A deep learning model to predict RNA-Seq expression of tumours from whole slide images

« The emergence of deep learning is topical in medical research. The use of convolutional neural networks has become commonplace, and their use allows, among other things, to improve the diagnosis and treatment of patients. However, the use of medical images to extract molecular components has not yet been realized. It is in this sense that the HE2RNA model was created. This model has the ability to predict gene expression from Whole Slide Images, thus making it possible to avoid costly traditional sequencing.

HE2RNA is also able to provide virtual spatialization of gene expression.
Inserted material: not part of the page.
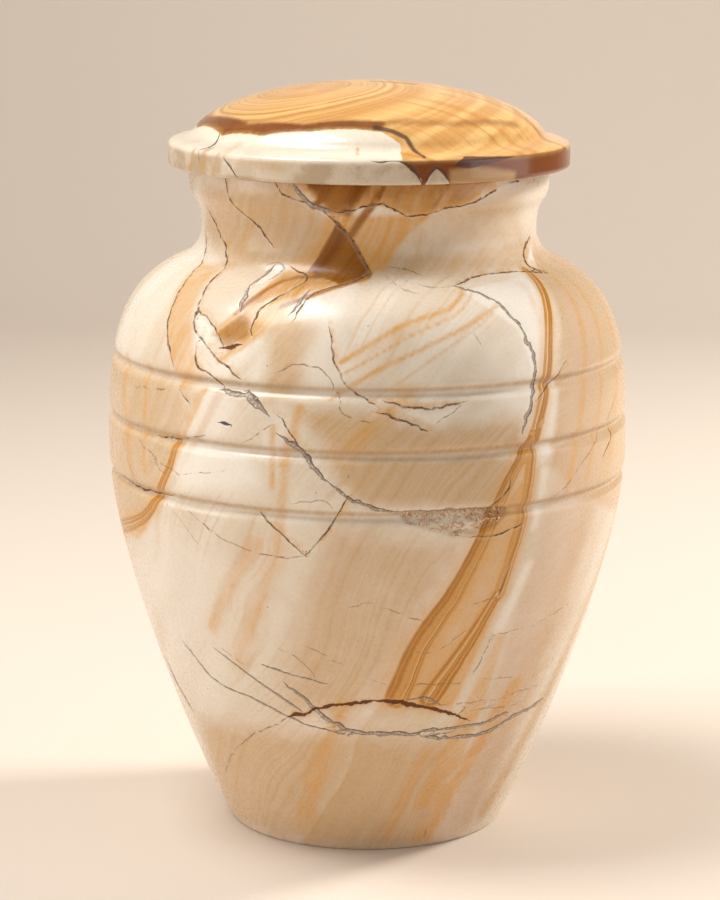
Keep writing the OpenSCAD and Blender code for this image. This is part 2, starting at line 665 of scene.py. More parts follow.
# ---------------------------------------------------------------- geometry nodes


class PieceTree:
    """A tree of geometry nodes with named inputs, and the pieces that it makes."""

    def __init__(self, name: str, start: str, sizes: dict[str, str], stone: str) -> None:
        """Makes a tree that has only its inputs and its output.

        Args:
            name: The tree's name.
            start: The name of the mesh that it starts from.
            sizes: The kinds of its sizes, "Float" or "Int", by their names.
            stone: The name of the material that it dresses a piece in.
        """
        self.nodes = Nodes(bpy.data.node_groups.new(name, "GeometryNodeTree"))
        self.inputs = {}
        interface = self.nodes.tree.interface
        for label, kind in {start: "Geometry", **sizes, stone: "Material"}.items():
            socket = interface.new_socket(label, in_out="INPUT", socket_type="NodeSocket" + kind)
            self.inputs[label] = socket.identifier
        interface.new_socket("Piece", in_out="OUTPUT", socket_type="NodeSocketGeometry")
        self.given = self.nodes.add("NodeGroupInput").outputs
        self.stone = stone

    def size(self, name: str) -> Value:
        """One of the tree's sizes."""
        return Value(self.nodes, self.given[name])

    def end(self, shape: bpy.types.NodeSocket) -> None:
        """Ends the tree: the shape is made real, and dressed in its material.

        Args:
            shape: The shape that the tree has built.
        """
        real = self.nodes.add("GeometryNodeRealizeInstances", None, {0: shape})
        inputs = {0: real.outputs[0], "Material": self.given[self.stone]}
        dressed = self.nodes.add("GeometryNodeSetMaterial", None, inputs)
        self.nodes.add("NodeGroupOutput", None, {"Piece": dressed.outputs[0]})

    def make(self, name: str, start: bpy.types.Mesh, settings: dict) -> bpy.types.Object:
        """Makes one piece.

        Args:
            name: The piece's name.
            start: The mesh that the tree starts from.
            settings: The tree's sizes and its material, by their names.

        Returns:
            The piece, with a plain mesh.
        """
        scene = bpy.context.scene.collection.objects
        blank = bpy.data.objects.new(name + "_blank", start)
        scene.link(blank)
        modifier = blank.modifiers.new("tree", "NODES")
        modifier.node_group = self.nodes.tree
        for label, value in settings.items():
            modifier[self.inputs[label]] = value
        bpy.context.view_layer.update()
        graph = bpy.context.evaluated_depsgraph_get()
        mesh = bpy.data.meshes.new_from_object(blank.evaluated_get(graph), depsgraph=graph)
        mesh.name = name
        piece = bpy.data.objects.new(name, mesh)
        scene.link(piece)
        blank.modifiers.remove(modifier)
        bpy.data.objects.remove(blank)
        return piece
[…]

The use of this neural network on TCGA data, including different types of data for different types of cancer, has proven to be robust.

In oncology, to confirm a diagnosis based on patient’s symptoms and define the exact type and stage of a cancer, pathologists perform a histological analysis. The image resulting from a histological analysis is called WSI (Whole Slide Image). Histological analysis has limitations. On the one hand, it has low predictive power. It is, on the other hand, subject to errors. Indeed, two pathologists can reach different conclusions from identical WSIs.

To improve the characterization of a tumor (cancer type, stage) and determine which genes are involved in the development of cancer, pathologists, biostatisticians, and bioinformaticians have developed an RNA-seq technique. This technique, although it has greatly improved the understanding and treatment of cancers, is expensive, time-consuming, and requires specialized equipment and knowledge. It is therefore not available in all hospitals and is rarely used. In addition, gene expression in a cell depends on the type of cell and the stage of its life cycle, which biases the results obtained with RNA-seq.

Machine Learning has the potential to overcome the weaknesses of RNA-seq. The HE2RNA algorithm detailed in this article aims to predict RNA-seq profiles from WSI and to provide virtual spatialization of gene expression.

HE2RNA’s predictions are close to RNA-seq data, giving hope that HE2RNA can help to reduce costs considerably since hospitals are already well equipped with medical imaging equipment ».